Anti-bullying day is about wearing pink; a non-traditional colour that boys and girls wear in honour of those males who have “dared” to like pink; those who dare to show non-traditional likes/dislikes for things that are considered “feminine.”

First of all, why is pink a girl’s colour? When and how was this decided? Why is it “girly” to like the movie’s heroes, Elsa and Anna? Why is it not OK to love an excellent music score with talented, moving lyrics? (with issues I might add, that are relevant to all people, male and female).

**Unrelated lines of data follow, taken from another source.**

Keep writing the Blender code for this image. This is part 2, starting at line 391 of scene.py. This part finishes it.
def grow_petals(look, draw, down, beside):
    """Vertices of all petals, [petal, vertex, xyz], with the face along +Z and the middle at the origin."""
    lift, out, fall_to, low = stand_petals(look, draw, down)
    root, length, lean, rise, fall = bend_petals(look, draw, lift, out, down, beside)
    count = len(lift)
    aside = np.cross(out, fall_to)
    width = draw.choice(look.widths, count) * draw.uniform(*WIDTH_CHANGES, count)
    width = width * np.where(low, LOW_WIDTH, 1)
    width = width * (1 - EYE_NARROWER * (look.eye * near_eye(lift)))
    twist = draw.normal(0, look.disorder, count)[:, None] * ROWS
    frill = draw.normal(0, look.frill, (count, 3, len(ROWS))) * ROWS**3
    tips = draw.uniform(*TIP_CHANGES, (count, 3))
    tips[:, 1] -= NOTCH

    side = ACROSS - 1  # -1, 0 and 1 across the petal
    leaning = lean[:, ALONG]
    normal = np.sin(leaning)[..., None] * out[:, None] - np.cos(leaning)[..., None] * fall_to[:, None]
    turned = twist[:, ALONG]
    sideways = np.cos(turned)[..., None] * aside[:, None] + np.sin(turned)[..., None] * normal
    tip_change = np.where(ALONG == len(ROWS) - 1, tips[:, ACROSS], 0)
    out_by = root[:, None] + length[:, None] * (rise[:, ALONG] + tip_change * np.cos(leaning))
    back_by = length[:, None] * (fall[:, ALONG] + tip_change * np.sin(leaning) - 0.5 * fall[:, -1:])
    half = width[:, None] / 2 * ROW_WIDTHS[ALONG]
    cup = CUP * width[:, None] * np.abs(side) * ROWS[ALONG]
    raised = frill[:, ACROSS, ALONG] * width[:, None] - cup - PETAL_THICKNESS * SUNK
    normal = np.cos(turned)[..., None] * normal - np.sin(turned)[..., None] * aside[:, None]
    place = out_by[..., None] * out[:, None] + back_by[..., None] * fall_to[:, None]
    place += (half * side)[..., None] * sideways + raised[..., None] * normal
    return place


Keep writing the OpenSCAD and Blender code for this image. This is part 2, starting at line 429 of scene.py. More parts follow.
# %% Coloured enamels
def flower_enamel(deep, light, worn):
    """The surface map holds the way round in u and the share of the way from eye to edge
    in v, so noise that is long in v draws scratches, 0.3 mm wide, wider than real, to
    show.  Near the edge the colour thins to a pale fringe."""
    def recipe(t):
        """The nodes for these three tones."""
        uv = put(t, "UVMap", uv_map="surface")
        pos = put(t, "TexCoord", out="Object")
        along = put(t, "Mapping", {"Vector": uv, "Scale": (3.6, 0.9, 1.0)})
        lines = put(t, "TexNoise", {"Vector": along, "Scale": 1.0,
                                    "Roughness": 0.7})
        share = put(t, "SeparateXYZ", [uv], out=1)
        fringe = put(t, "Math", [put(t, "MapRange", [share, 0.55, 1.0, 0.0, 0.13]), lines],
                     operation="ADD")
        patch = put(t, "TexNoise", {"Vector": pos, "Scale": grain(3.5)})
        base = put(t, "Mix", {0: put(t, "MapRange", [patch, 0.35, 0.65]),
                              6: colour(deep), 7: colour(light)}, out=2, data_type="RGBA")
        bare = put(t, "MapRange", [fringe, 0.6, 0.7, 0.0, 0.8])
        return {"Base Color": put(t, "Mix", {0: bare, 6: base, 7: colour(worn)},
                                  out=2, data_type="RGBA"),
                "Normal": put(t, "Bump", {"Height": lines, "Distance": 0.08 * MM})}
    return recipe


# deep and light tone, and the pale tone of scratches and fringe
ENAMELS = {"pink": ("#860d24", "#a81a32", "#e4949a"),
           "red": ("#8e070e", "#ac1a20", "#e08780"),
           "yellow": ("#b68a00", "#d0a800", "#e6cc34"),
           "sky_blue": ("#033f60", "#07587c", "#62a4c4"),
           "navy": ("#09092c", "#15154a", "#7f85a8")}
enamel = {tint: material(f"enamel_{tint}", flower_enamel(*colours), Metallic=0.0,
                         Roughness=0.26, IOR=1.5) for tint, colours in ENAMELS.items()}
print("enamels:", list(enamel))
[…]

I write this in honour of my five-year-old son who “used to” like pink; who sings the “Frozen” soundtrack around the house. I say “used to” because at 5, he already has experienced the disapproval of children in his class who tease him about the things he likes.

At five, he has already learned that if he wants to wear his favourite pink shirt, he can only wear it at home. How if he wants to rate which characters he likes the best (incidentally, princesses), that he can only share it with his family.

So today, when he proudly could wear pink, he didn’t. I tried to explain why he should. No matter what I said, he wouldn’t. I ask you, why?

Kids are mirrors of us, the greater society; of adults, parents, attitudes. It starts with all of us.

I ask you to challenge stereotypes as a defining feature of who or what someone is. Think of 50 years ago when a nurturing, helping out with “housework” father/man was considered “unmanly.”

Times have changed, thank goodness. Every time I see a dad who is the one who picks their kids up from school, or who gets them ready in the morning, (among many other things), I am hopeful of the future for these kids in how they are being shown love and nurturing from both parents; how they are learning roles that are not gender related.

But it doesn’t stop there. What do we say to our kids, without even meaning to, that fosters a sense of gender stereotypes?

As I end, I question whether I sign my name and inadvertently identify who this boy is. I debated this with my husband as I stated that I needed to stand behind my words.

But as he said, at whose cost? Would this single our son out to further unwanted attention? I take the position that if I sign anonymous, maybe people will think about all the other people this applies to, not just us. It’s not about our son; it’s about all the kids who are labelled unacceptably “different.”

I take a chance, even though I am scared for my son. Change has to start somewhere. I need to model for him not to be afraid for what is right and be proud of who he is. Let’s be active participants in these changes and be mindful of the future we want to create for our children.